There are no signs here. Nothing tells you to Beware, to Keep Off, no Do Not Touch, no Do Not Take. There are scarcely signs telling you what things are, just a “WELCOME” at the end of the road. Bedouin boys of all ages, most of them trying to sell you postcard packs at triple price, camel rides, necklaces, scarves, play soccer amongst the rubble or heave each other up broken columns to stand on the ledges where statues of Great Persons once presided before the Danes and French stole them, ruling barefoot for a moment and then shimmying down, one after the other.

"You buy from me," confides the boy at my elbow. He acts the leader, a rounded kid in a green sweatshirt and a salesman’s charm. "Yes. You will buy from me." He is confident. I tell him no. But I say it nicely. I have half an inch of postcards in my pocket already. We both know I am going to buy from him.

"You buy from the little boy before, why not me? He is my cousin."

I tell him no, cousinage notwithstanding. Halas, Mohammed. You have to stop asking
me now.

"You will," he counters, certain. He can wait. “You will buy."

I cannot chase them off because, well, in addition to being a complete weenie, I kind of like them. They aren't trying to pick my pockets (the uniformed guy occasionally looping through the rocks on a motorcycle would arrest them). They aren't begging for free handouts. They're kids—articulate, quick-witted, nimble kids, too—and they aren't always trying to sell me something.

It’s early 2005. While Iraqis queue for the first post-Saddam vote, my husband, Evan, and I are here in Syria on an academic grant to research an Arab comedy for production in the U.S. Palmyra is a side journey from the arts scene of Damascus. But even here, hours north of the poets’ smoky coffee houses and the palatial Dar al-Assad Opera house, the theater speaks.

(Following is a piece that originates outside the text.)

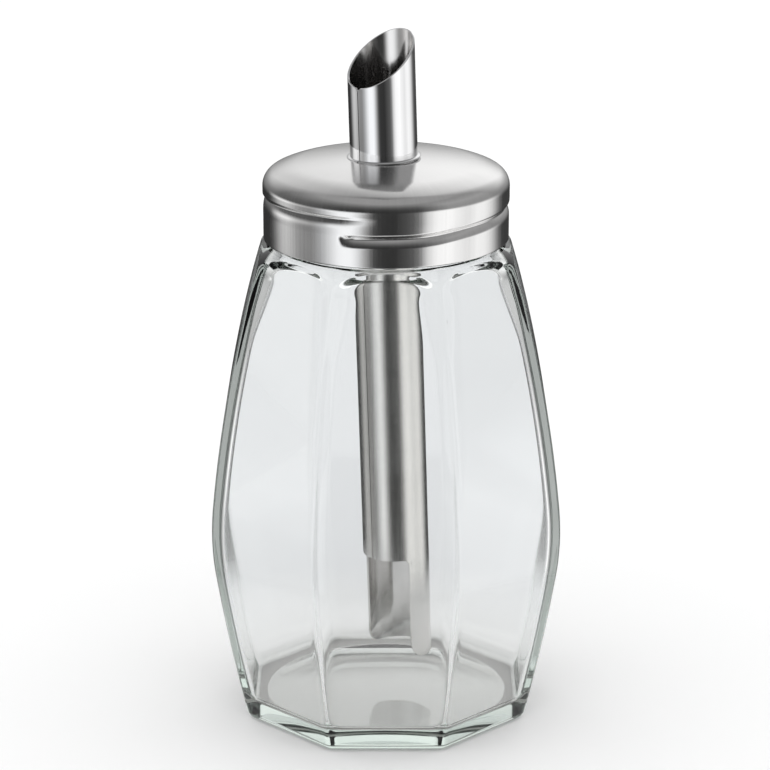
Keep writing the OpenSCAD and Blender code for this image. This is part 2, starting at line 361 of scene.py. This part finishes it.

Evan sits at the center of the beautifully preserved, ancient theatre. Until 1950, the whole thing was buried in sand. Now, once again, it seats 1000 on an arc of raked stone steps that rise nearly three stories. The stage has three openings, with columns all the way across, built for the address of queens and caravan leaders, priests, senators and traveling actors. Under the center of the stadium is an entrance for animals and gladiators. Evan is almost alone here, taking notes, meditating on his play, writing. I ward the walkway at the top of the stadium, keeping the boys from pestering him.

It’s off season. There aren't many tourists here, not of any nationality. Over the course of three days, I met a Saudi family with little girls, a single Japanese man, a group of five Germans, who seemed to find the presence of American tourists in the Arab world slightly distasteful, certain we would be harassed or worse. It’s a big place, though, and so minutes can go by without seeing anyone else besides the omnipresent boys. After a long silence in the theatre, a child goes traipsing over the top of the stage colonnade’s peaked parapet, then disappears down a wall. A moment later, after a complete silence, a baby camel will run all the way across the stage, in through one side arch and out the other. Minutes later, the bored motorcycle cop will streak across.

Over the top ledge of the stadium, I see beyond the main colonnade a serious face off between a camel rider and his mount. The man has been talking with friends and let go of the lead. Free, the camel moseys off down the line of columns. When he finally realizes his mistake, the guy goes off on a zig-zagging dance while his friends laugh, trying to catch his camel again, who manages to evade him by slowly walking off in different directions. Finally, they face off: the man crouched down, tensed arms out and ready, the camel's head lowered in a menacing way. The man makes a mad lunge and catches the lead. The camel, defeated in a way all too familiar, consents to be led off again.

"You buy from me now," says the boy at my elbow. He wears a yellow wool sweater, jeans and blue sneakers. He has a good smile and knows it, and right now he’s all business.

"Yes. You will buy. I came to you first."

This is very important: who got to a customer first.

"No, you didn't. Muhammed did. I bought from him already."

"But not this one!" he insists. He holds up a second accordioned pack. "You only have this one. You need this one, too! It’s good," and he throws it out like a streamer. “Look how beautiful.”

Sixteen postcards flutter down in a long, unfolding line.